Now everyone’s heard the cheerios for potty training targets, right? If you have a little kid who’s terrified of the auto-flush at public toilets, bring a post-it note to cover the motion sensor. No more screaming child jumping off mid-pee!

Hey while we’re on the subject of pee…
Have a bedwetter? Put a disposable adhesive pad down, then a fitted sheet then another pad then a fitted sheet. Will make your next 3am sheets change a LOT faster.
If your kiddo gets a cut, grab a mini popsicle and let them hold it, wrapped, on the boo-boo while you get the cream and bandaids. Much better than them howling while you fumble around. Then reward them for their bravery with the Popsicle! This works well for home injections too, like insulin or growth hormone!

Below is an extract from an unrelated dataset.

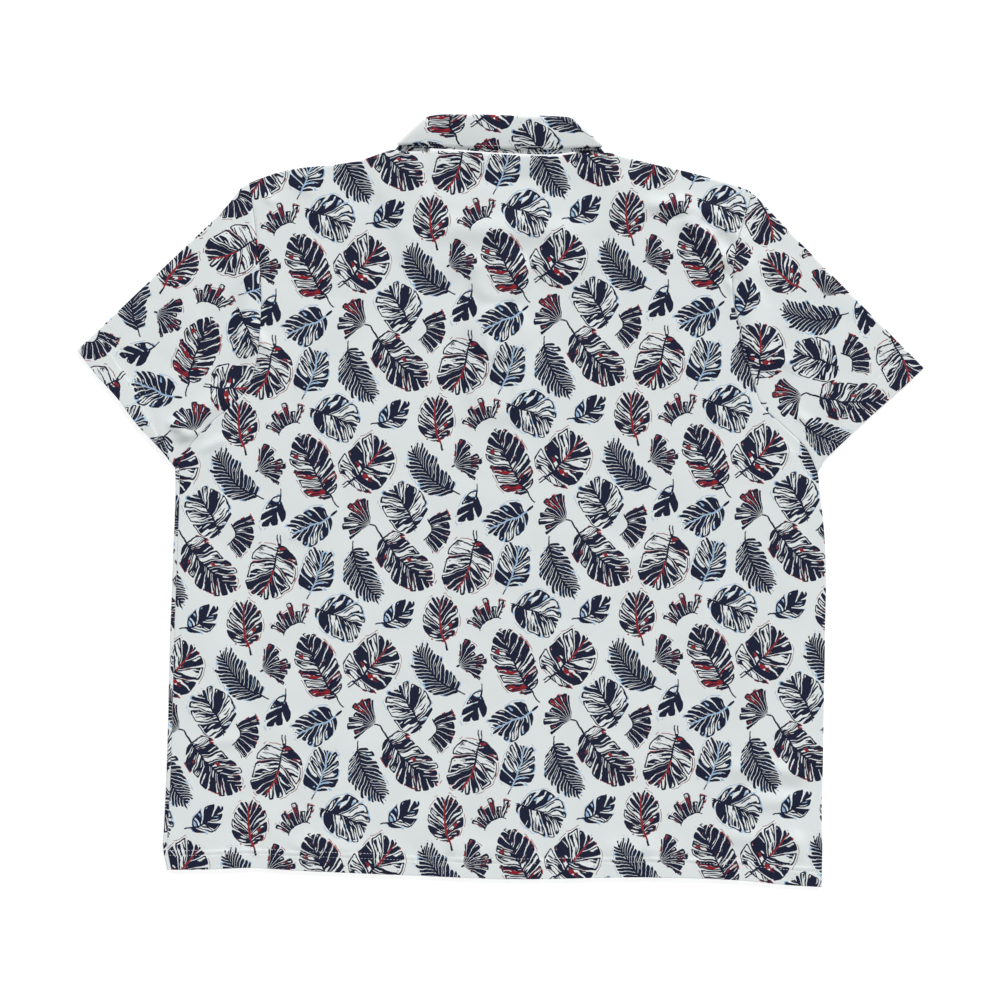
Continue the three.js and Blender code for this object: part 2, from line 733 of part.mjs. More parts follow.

On that note, also look into the Shotblocker, the Buzzy Bee and the Tickleflex. Strange names, but like most hacks, they rely on distraction and they really help with injection pain. And on the puke topic, get the Pedialyte that is CLEAR, not red or orange. Who ever thought of something that stains when you have projectile vomiting is seriously jacked in the head.
And hey, while we’re on the subject of puke…
Bunk beds may be cute and space saving, but when you have a kid vomit off the top of one, the mess radius is tripled. My kid snuck like, 15 oreos once before bed, puked, and when I saw the mess, I honestly contemplated just burning the house down.
And hey, while we’re on the subject of bunk beds…
Ones with slides and playhouses attached? Fun, but you’ll never get that kid to sleep.

And hey… ok that’s enough. But if you do have a kid who won’t sleep, (like under 4) go get a coffee, drive around with soothing music and when they fall asleep, pull over somewhere safe, enjoy your coffee and check out the TikTok lumberjack. (Allegedly.)